Don't mention the divorce to John Cleese

John Cleese tells Roz Laws why he’s working so hard to pay off his ex-wife in a flying visit to Birmingham

John Cleese leans forward in his chair and lets me in on a secret – how to get rich (fairly) quick.

For the first time in our conversation, the laid back Monty Python star looks animated. And sounds just a touch bitter as he explains his money-making scheme.

That’s because he wasn’t the one to benefit from it. It was his third wife who pocketed millions, and unfortunately from his pocket.

“Seriously, if you want to get rich, go to California, marry somebody rich, spend as much money as you can to establish a high standard of living, stop working so you have to totally depend on them and then get divorced four years later,” says the 71-year-old.
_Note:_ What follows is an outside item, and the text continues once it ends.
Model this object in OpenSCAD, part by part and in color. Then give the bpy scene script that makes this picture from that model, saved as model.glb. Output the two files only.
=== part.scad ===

“My sense of resentment is directed towards the insanity of Californian marital law. It annoys me that in my seventies I am having to live in a way I don’t choose to live.

“With my first two divorces, I offered what my wives thought were generous financial settlements and the lawyers barely got involved.

“Alyce Faye decided, for reasons I have never understood, to use the nastiest lawyer around. This woman, Jacqueline Misho, is so ruthless. It is her policy to make whole process as unpleasant as she can.

“Once I realise she had declared war, there was nothing I could do except to conduct a sort of rear-guard action.

“But I think my lawyer wasn’t terribly good. I think he had been, but he’s my age and perhaps a little over the hill. He seemed to be caught on the wrong foot.”

Times are so tough in the Cleese household that he’s taking to stand-up comedy. After honing the act touring Scandinavia, he’s taking his Alimony Tour on the road in the UK, with three dates at the Birmingham Hippodrome.

It is to pay for his third divorce from psychotherapist Alyce Faye Eichelberger. A Californian judge ordered him to pay her $13 million (£8.3 million) upfront and $1 million (£640,000) every year for seven years.

He has sold off most of his five properties around the world – including a beach house, an office and 15 acre ranch in Montecito, California, a New York flat and a mews house in Holland Park, London.

Now he has three homes, a ‘tiny’ flat in London off Sloane Square which he has just acquired, one in Bath and a flat in San Francisco.

“When I was married to Alice Faye, I had a ridiculously high standard of living,” admits John, who now lives with his girlfriend Jennifer Wade, a jeweller 32 years his junior.

“I have gone from a very expensive lifestyle to a very neat and enjoyable one. I have no real sense of loss, I don’t think ‘oh gosh, how I miss my 15 acre ranch. I liked it at the time but it’s now history and I have all I need.

“But the divorce settlement absolutely effects every decision I make professionally.

“I have to earn $1 million a year before I even get to keep a penny. I have to build my professional choices around that fact.

“I would have been doing much more writing and much less performing if I didn’t have the settlement to consider.

“But at the same time, if you have to earn money, then earning it in this way is about as pleasant a way as you can.”

It is, perhaps, slightly more pleasant than doing television adverts for the AA’s home emergency service, another recent source of income. In the commercials, he suffers the indignity of having to jump around in a tightly zipped-up sleeping bag while discussing ‘faulty showers’.

So where does he draw the line when it comes to taking work?

“Oh, there is always a filter,” he agrees. “I call it the EQ – the embarrassment quota. I will only do embarrassing things if there is a lot of money involved and people won’t really know about it.

“But I am very happy to do the commercials for the AA because I think it’s an extraordinarily impressive organisation and has been for decades.